Dulu Suharto memanipulasi G 30 S untuk habisi saingannya sesama Jenderal AD, kambing hitamkan Partai Komunis Indonesia (PKI) sebagai dalang, meminta Supersemar dari Bung Karno untuk kemudian digunakan Suharto menghabisi sisa kekuatan politik pendukung Bung Karno, baru menjatuhkan Bung Karno di MPR yang mayoritas anggotanya adalah pendukung Suharto. Kurang dari 2 tahun kudeta ini sukses, Suharto pun naik menjadi Presiden.

Mungkin kini alur dan sistematikanya agak berbeda. Sejak awal Jusuf Kalla (JK) tidak percaya dengan kualitas Jokowi untuk naik sebagai Presiden, tapi karena rakyat Indonesia menginginkan Jokowi sebagai Presiden, JK mengalah untuk mendampinginya sebagai wakil presiden dan kemudian terpilih. 

Setelah naik menjadi Wapres, JK terus merancang strategi agar pemerintahan Jokowi tidak bertahan lama. Karena JK bukanlah militer dan era kudeta militer sudah berlalu, dan juga karena Jokowi sangat sulit dijatuhkan lewat perkara korupsi karena integritasnya, maka disusunlah strategi untuk melakukan deligitimasi di sektor ekonomi.

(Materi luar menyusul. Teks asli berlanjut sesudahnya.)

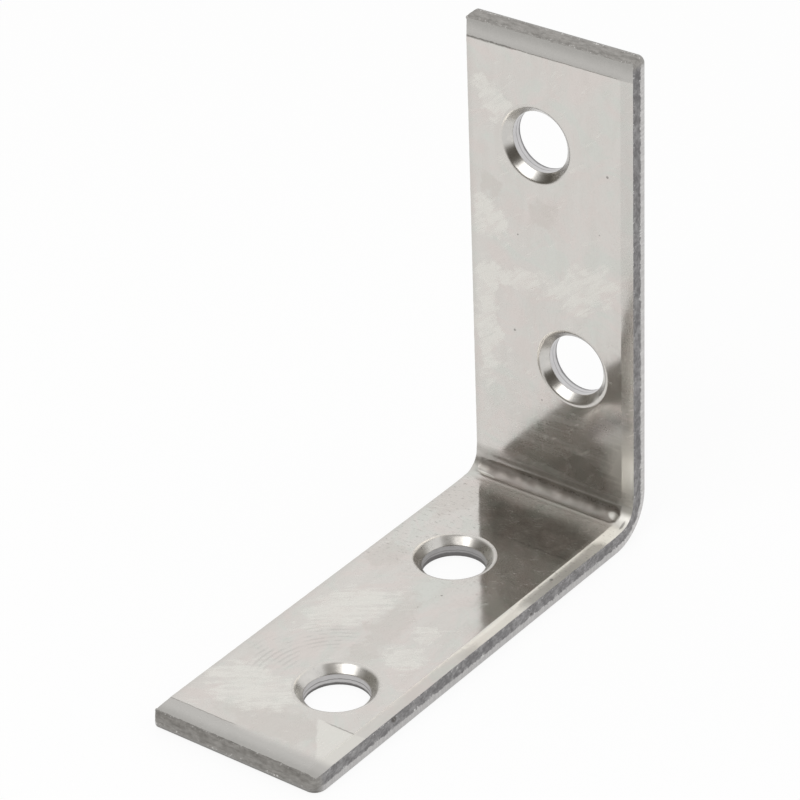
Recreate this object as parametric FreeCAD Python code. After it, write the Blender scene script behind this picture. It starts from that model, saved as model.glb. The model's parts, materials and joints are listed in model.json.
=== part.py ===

Bila ekonomi (daya beli) rakyat terus memburuk, sementara secara fiskal dan moneter juga kedodoran, maka krisis ekonomi sudah di depan mata, yang dapat berkembang menjadi krisis politik yang berujung pada pemakzulan Jokowi di akhir tahun ke-2 nya. Inilah alasannya sejak awal JK meminta jatah menko perekonomian, dipilihlah Sofyan Djalil yang tidak kompeten dalam hal makroekonomi.

Jokowi menggugat kualitas Sofyan Djalil setelah 1 tahun pemerintahan, meminta dilakukan reshuffle. JK kemudian menyodorkan Darmin Nasution, birokrat yang sedikit mengerti makroekonomi namun tidak memiliki kepemimpinan, lamban, dan tidak mampu melakukan terobosan sebagai ganti Sofyan Djalil. Dan di bawah Darmin situasi ekonomi bahkan menjadi lebih buruk.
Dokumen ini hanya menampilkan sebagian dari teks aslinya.